Exercise instructions: Reproduce the material in full, exactly as written.

Given entries:
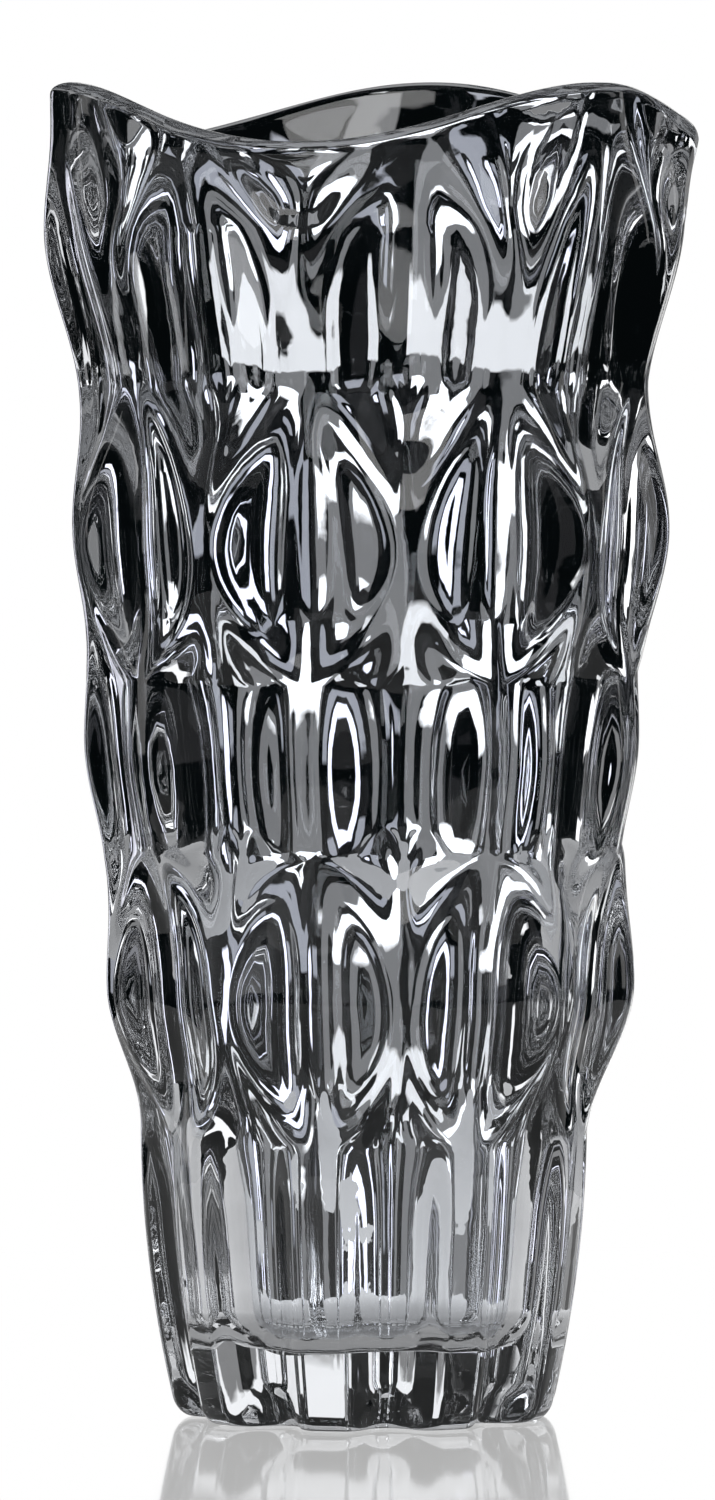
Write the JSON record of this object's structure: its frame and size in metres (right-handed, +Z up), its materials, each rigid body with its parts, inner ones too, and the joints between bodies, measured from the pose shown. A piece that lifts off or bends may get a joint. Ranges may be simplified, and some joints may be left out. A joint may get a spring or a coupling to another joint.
{
  "type": "crystal vase",
  "caption": "Tall heavy clear crystal vase with hollow lens-shaped facets in staggered rows, a solid fluted foot, a smooth open cavity and a wavy lobed mouth.",
  "frame": {"origin": "centre of the flat face under the foot, on the vase's axis, on the surface it stands on", "axes": "+Z up along the vase's axis, -Y towards the front, +X to the right seen from the front"},
  "size_m": [0.1469, 0.147, 0.3],
  "materials": {
    "crystal": "pressed and fire-polished clear lead-free crystal glass, bright mirror-smooth gloss inside and out"
  },
  "bodies": {
    "root": {"foot": "crystal", "fluted_stem": "crystal", "lower_facet_band": "crystal", "middle_facet_band": "crystal", "upper_facet_band": "crystal", "shoulder": "crystal", "wavy_lip": "crystal"}
  },
  "joints": []
}
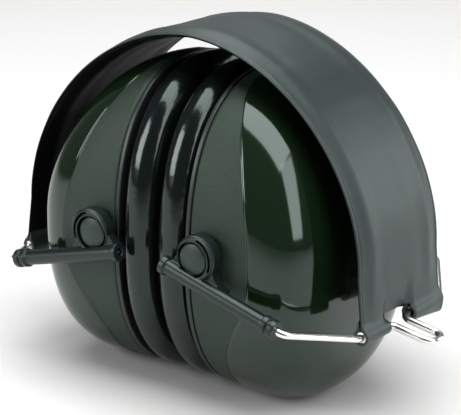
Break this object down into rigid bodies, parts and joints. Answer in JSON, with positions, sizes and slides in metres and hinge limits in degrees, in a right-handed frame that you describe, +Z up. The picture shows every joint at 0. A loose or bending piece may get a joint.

Completed exercise:
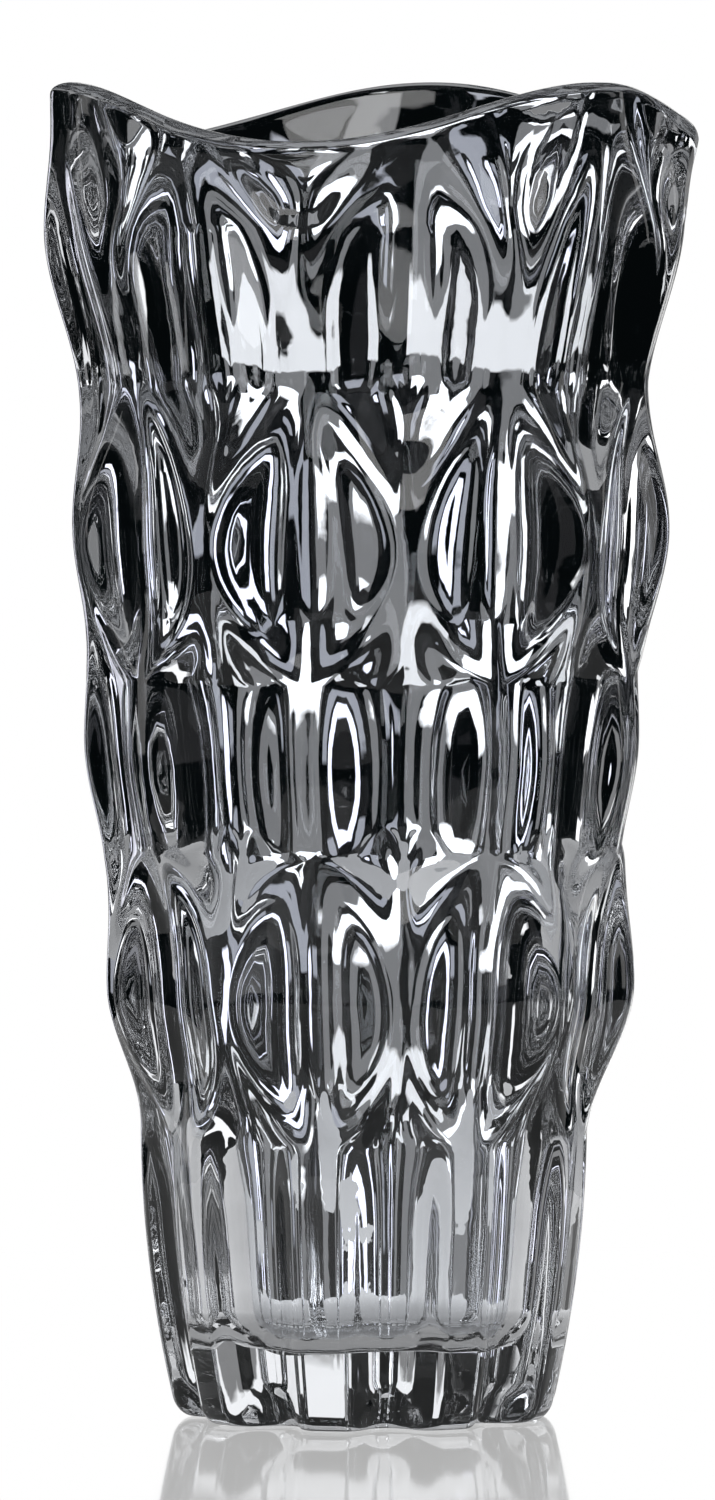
Write the JSON record of this object's structure: its frame and size in metres (right-handed, +Z up), its materials, each rigid body with its parts, inner ones too, and the joints between bodies, measured from the pose shown. A piece that lifts off or bends may get a joint. Ranges may be simplified, and some joints may be left out. A joint may get a spring or a coupling to another joint.
{
  "type": "crystal vase",
  "caption": "Tall heavy clear crystal vase with hollow lens-shaped facets in staggered rows, a solid fluted foot, a smooth open cavity and a wavy lobed mouth.",
  "frame": {"origin": "centre of the flat face under the foot, on the vase's axis, on the surface it stands on", "axes": "+Z up along the vase's axis, -Y towards the front, +X to the right seen from the front"},
  "size_m": [0.1469, 0.147, 0.3],
  "materials": {
    "crystal": "pressed and fire-polished clear lead-free crystal glass, bright mirror-smooth gloss inside and out"
  },
  "bodies": {
    "root": {"foot": "crystal", "fluted_stem": "crystal", "lower_facet_band": "crystal", "middle_facet_band": "crystal", "upper_facet_band": "crystal", "shoulder": "crystal", "wavy_lip": "crystal"}
  },
  "joints": []
}
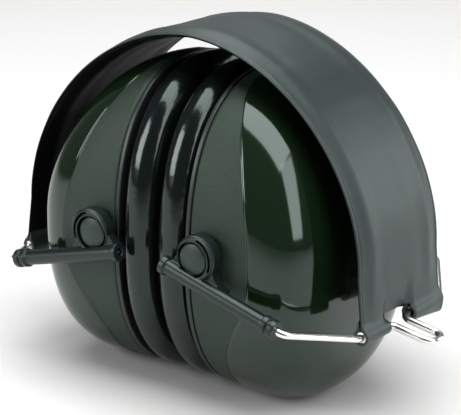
Break this object down into rigid bodies, parts and joints. Answer in JSON, with positions, sizes and slides in metres and hinge limits in degrees, in a right-handed frame that you describe, +Z up. The picture shows every joint at 0. A loose or bending piece may get a joint.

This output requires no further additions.